Seriously, I'm losing track. Mike has been in the hospital for 11 days now. It seems like a year. He has reached that stage where he just wants to get the hell out of there. And I can't blame him. Since he's been there, he's not had more than two hours of sleep at a time. Nurses and doctors are constantly in his room, checking his blood pressure, changing IVs, bringing pills or making him try to sit up. He just wants to come home so he can get some rest.
So he is on a feeding tube, which is really just an IV. Nothing down his nose, so that's good. In the meantime, he's slowly starting to eat actual food: yogurt, Jell-O and grapes. I don't even want to think about how much he weighs.
He's also getting some physical therapy to help him regain his strength. They've been doing leg and arm exercises and getting him to walk a little around his room. He's still weak and very tired.

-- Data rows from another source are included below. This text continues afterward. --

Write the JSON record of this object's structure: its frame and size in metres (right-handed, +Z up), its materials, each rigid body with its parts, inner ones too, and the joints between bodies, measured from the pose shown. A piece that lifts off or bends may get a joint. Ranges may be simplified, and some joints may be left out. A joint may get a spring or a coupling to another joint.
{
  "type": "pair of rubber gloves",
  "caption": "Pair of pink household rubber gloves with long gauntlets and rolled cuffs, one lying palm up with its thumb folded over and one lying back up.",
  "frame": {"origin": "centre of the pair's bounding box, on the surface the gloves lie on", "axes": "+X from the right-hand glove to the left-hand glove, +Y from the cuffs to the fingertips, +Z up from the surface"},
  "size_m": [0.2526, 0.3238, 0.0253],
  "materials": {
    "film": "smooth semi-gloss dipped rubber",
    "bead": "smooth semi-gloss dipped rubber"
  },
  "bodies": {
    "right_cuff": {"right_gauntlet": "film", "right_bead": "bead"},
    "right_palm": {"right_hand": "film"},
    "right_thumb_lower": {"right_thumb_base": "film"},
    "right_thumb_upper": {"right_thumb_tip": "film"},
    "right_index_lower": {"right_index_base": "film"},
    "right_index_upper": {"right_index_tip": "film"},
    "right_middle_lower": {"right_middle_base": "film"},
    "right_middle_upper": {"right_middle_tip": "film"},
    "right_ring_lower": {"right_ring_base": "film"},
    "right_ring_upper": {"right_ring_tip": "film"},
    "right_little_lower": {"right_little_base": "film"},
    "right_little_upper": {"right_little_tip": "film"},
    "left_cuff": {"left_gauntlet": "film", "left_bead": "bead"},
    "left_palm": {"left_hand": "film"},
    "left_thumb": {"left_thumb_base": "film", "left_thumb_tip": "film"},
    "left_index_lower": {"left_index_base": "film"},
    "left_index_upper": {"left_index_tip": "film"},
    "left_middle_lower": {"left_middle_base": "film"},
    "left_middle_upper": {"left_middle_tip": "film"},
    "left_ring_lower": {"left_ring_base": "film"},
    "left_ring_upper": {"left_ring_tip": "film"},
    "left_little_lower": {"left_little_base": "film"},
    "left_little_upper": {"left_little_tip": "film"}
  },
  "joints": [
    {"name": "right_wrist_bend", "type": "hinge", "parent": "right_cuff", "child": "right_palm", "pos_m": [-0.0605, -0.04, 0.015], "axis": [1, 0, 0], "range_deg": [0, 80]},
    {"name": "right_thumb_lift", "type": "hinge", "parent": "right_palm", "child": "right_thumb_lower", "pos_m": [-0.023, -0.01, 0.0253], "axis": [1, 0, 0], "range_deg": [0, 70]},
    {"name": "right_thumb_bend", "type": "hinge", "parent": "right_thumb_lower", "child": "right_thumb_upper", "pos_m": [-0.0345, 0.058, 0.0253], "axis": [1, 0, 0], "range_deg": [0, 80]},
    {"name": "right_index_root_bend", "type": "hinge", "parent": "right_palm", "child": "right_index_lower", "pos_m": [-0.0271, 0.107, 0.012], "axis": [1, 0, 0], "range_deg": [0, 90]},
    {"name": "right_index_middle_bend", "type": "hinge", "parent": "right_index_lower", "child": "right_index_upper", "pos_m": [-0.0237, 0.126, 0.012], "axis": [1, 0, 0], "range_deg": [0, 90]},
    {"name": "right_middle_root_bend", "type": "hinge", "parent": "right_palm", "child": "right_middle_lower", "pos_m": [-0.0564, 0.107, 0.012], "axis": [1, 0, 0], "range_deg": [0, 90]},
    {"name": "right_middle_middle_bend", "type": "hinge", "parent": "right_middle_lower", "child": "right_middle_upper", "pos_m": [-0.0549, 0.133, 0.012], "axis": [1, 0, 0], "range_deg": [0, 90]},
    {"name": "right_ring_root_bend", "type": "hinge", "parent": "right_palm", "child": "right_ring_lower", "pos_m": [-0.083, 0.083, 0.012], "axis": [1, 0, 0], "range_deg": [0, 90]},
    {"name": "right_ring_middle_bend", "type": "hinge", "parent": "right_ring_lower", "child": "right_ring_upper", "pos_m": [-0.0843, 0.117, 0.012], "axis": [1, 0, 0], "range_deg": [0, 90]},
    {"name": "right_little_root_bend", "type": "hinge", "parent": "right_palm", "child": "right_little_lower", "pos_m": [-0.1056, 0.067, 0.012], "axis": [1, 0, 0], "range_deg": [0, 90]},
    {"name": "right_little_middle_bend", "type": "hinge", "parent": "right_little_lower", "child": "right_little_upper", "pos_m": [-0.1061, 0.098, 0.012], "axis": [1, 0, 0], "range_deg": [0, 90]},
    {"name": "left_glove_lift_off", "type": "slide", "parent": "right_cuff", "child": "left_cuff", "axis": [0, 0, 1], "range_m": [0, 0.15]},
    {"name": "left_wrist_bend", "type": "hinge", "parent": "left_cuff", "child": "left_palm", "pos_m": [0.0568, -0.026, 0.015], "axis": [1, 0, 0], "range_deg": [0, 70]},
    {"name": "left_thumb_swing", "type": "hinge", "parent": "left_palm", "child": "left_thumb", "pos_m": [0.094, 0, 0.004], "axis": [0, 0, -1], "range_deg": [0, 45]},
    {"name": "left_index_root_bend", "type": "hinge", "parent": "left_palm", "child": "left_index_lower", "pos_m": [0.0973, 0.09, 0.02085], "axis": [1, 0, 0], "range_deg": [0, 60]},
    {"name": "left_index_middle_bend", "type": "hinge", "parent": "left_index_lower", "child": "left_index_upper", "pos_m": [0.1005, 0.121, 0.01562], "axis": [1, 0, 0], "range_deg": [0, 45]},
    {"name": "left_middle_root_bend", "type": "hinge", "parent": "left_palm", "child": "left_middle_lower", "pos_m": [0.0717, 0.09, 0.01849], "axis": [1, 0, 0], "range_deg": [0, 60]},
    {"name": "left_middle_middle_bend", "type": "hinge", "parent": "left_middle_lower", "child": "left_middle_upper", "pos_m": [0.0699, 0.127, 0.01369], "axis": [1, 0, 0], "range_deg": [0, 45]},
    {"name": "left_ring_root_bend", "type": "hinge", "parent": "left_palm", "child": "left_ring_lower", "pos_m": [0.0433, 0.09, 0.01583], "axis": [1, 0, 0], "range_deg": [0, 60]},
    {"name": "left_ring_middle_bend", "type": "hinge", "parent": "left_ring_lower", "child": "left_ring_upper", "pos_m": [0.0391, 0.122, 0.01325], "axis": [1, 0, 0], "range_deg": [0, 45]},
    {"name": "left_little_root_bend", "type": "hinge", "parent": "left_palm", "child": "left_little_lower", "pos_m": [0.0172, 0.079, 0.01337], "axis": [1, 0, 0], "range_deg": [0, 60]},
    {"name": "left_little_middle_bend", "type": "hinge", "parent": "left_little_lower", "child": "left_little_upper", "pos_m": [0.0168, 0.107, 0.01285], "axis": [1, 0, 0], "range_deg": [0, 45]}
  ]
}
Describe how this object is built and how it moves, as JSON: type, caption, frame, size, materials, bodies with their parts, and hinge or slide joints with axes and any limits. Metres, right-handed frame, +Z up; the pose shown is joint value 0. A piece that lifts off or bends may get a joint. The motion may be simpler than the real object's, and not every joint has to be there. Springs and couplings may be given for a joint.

But I'm hoping that we are getting closer to getting him home. I'm going to ask Dr. Neel in the morning what he needs to see happen before Mike can be released. Maybe that will give us something to work with as well as a time frame.
I hope it's soon. I forget what our normal life looks like. I'm missing so much with my daughter. The other night I got home just as it was time for bed, and I wanted to tuck her in and she said "No, mama. Nana tuck me in." When I'm at the hospital with Mike, I'm feeling so guilty about not being with her. And when I'm with her, I'm worrying myself sick about what is going on wih Mike. I'm ready for this to be over.
I'm so grateful that Sue is here now. And I'm grateful for my mom doing my laundry yesterday. And I'm grateful for a good friend bringing us some yummy white bean chicken chili. And I'm grateful for Starbucks for keeping me fueled.